Speaker
Description
The cosmic web is a vast large-scale network of interconnected filaments, clusters, and sheet-like walls surrounding voids that compose our Universe. The cosmic web is pivotal in galaxy formation and evolution, as studies have demonstrated a connection between the large-scale cosmic environment of a galaxy and its observed properties.
Caustic Skeleton (CS) theory offers a promising new approach to classifying present-day observed large-scale structures according to their origins and formation history. It is a fully analytic mathematical framework to describe the formation of singularities (caustics) in the density field during non-linear gravitational collapse, and how these thereby outline the key structures like voids, filaments etc. However, the CS framework is relatively new and has thus far remained abstract and in the mathematical world, despite the fact that it has proven very effective at classifying structure in simulations.

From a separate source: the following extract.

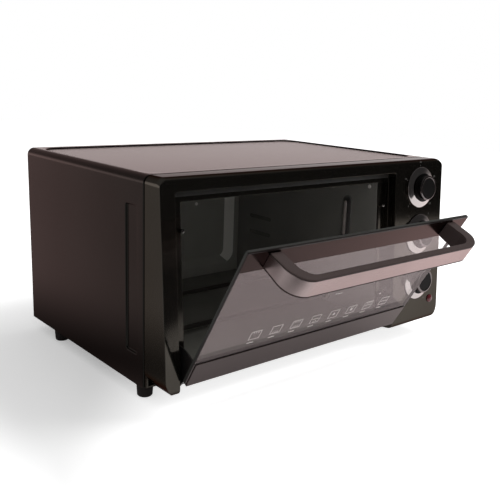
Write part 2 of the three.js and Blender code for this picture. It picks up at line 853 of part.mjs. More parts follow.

Hence, we are pulling CS theory into reality by applying it to observational data. We have access to the Manticore project, which provides a successful reconstruction of the initial conditions from which the structure observed in the 2M++ galaxy survey of the local Universe evolved. By generating a detailed map of caustics in the local Universe, we can investigate the connection between the properties of galaxies in the large-scale structures of the constructed caustic skeleton and thereby implications for our Universe's underlying cosmology.